Molecular Dynamics of Polyrotaxane in Solution Investigated by Quasi-Elastic Neutron Scattering and Molecular Dynamics Simulation: Sliding Motion of Rings on Polymer.

In this study, we investigated the molecular dynamics of polyrotaxane (PR), composed of α-cyclodextrins (CDs) and a poly(ethylene glycol) (PEG) axial chain, in solution by means of quasi-elastic neutron scattering (QENS) measurements and full-atomistic molecular dynamics (MD) simulations. From QENS experiments, we estimated the diffusion coefficients of CD and PEG monomers in PR, which are in quantitative agreement with those obtained by MD simulations.
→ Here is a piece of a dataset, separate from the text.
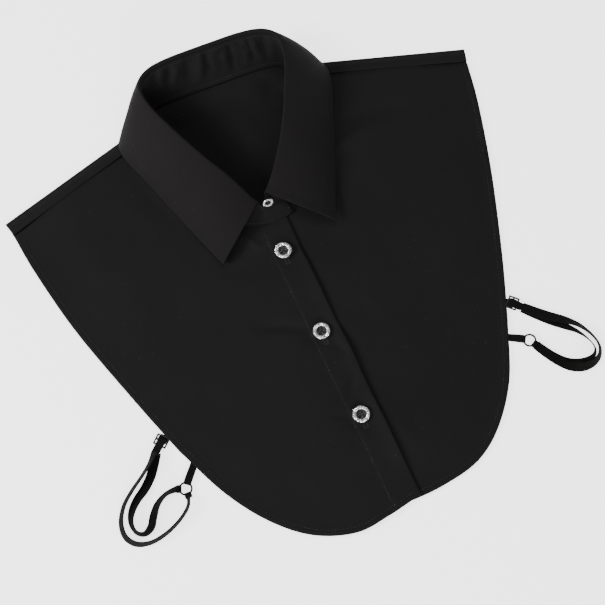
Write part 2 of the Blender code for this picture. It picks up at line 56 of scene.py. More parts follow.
camera_data.sensor_width = 36.0
camera_data.lens = 95.2
camera = bpy.data.objects.new("camera", camera_data)
bpy.context.collection.objects.link(camera)
towards_camera = Vector((math.sin(VIEW_TURN) * math.cos(VIEW_TILT), -math.cos(VIEW_TURN) * math.cos(VIEW_TILT),
                         math.sin(VIEW_TILT)))
camera.location = VIEW_CENTRE + towards_camera * VIEW_DISTANCE
camera.rotation_euler = towards_camera.to_track_quat("Z", "Y").to_euler()
bpy.context.scene.camera = camera

# The straps: 7 mm black elastic, woven with fine ribs along it.  On each side one length is folded in two
# through a wire ring, so an outer and an inner run lie together, loose, from the slider round to the ring.
MM = 0.001
MIDDLE = np.array((2.0, -2.85, 0.0))
STRAP_WIDTH, STRAP_WALL, FLOOR_GAP = 7.0, 0.8, 0.1
# Each run's route: x, y, lift off the floor, and the roll about its own line in degrees.
STRAP_ROUTES = {
    "strap_left_outer": (
        (145.3, -87.6, 1.3, 0), (152.6, -94.6, 1.5, 0), (161.0, -102.2, 1.7, 8), (169.8, -109.2, 1.5, 26),
        (177.6, -117.2, 1.0, 46), (183.0, -127.0, 0.2, 60), (184.6, -136.2, 0.0, 64),
        (181.2, -143.6, 0.0, 64), (174.0, -147.2, 0.2, 54), (165.4, -146.6, 1.0, 30),
        (157.4, -142.0, 1.4, 8), (150.4, -133.4, 1.4, 0), (145.2, -124.6, 1.4, 0), (142.2, -118.4, 1.4, 0)),
    "strap_left_inner": (
        (145.0, -88.0, 0.1, 0), (151.8, -95.8, 0.1, 0), (159.6, -104.2, 0.1, 4), (167.4, -112.6, 0.0, 26),
        (174.2, -120.4, 0.0, 50), (179.0, -128.8, 0.0, 66), (180.8, -136.6, 0.0, 70),
        (178.0, -141.6, 0.0, 70), (172.2, -143.6, 0.0, 60), (165.0, -143.0, 0.0, 34),
        (158.0, -139.2, 0.1, 8), (151.2, -132.0, 0.1, 0), (145.8, -124.0, 0.1, 0), (142.5, -118.2, 0.1, 0)),
    "strap_right_outer": (
        (-145.2, -88.4, 1.3, -40), (-151.6, -95.0, 1.2, -58), (-160.0, -101.6, 0.6, -62),
        (-170.6, -109.0, 0.0, -60), (-179.6, -117.2, 0.0, -60), (-185.4, -127.6, 0.0, -60),
        (-186.0, -138.2, 0.0, -62), (-180.4, -146.0, 0.0, -70), (-170.4, -148.8, 0.0, -80),
        (-158.4, -146.8, 0.0, -82), (-146.6, -141.6, 0.0, -84), (-137.6, -134.6, 0.0, -82),
        (-134.4, -127.2, 0.0, -74)),
    "strap_right_inner": (
        (-144.6, -88.8, 0.1, 0), (-149.2, -96.2, 0.1, 0), (-154.6, -103.8, 0.1, -4),
        (-161.6, -110.6, 0.0, -14), (-169.4, -116.2, 0.0, -26), (-175.6, -122.8, 0.0, -40),
        (-178.8, -130.4, 0.0, -60), (-177.8, -138.0, 0.0, -76), (-172.8, -141.4, 0.0, -74),
        (-166.8, -138.4, 0.0, -50), (-162.4, -131.6, 0.0, -48), (-156.6, -124.6, 0.0, -66),
        (-148.6, -120.2, 0.0, -80), (-139.6, -119.6, 0.0, -66)),
}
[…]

By analyzing the simulation results, we succeeded, for the first time, in observing and quantifying the sliding motion of CD along a PEG chain. The diffusion coefficient for the sliding motion is almost 6 times lower than that of the translational diffusion of CD in PR at room temperature. The retardation of the sliding motion is caused by the energy barrier on PEG produced by molecular interactions between CD and PEG. We propose a simple equation to describe the diffusion coefficient of the sliding dynamics in PR by combining the Einstein-Stokes diffusion model and a one-dimensional jump diffusion model. This work provides a general strategy for the molecular designs to control the sliding motion in PR.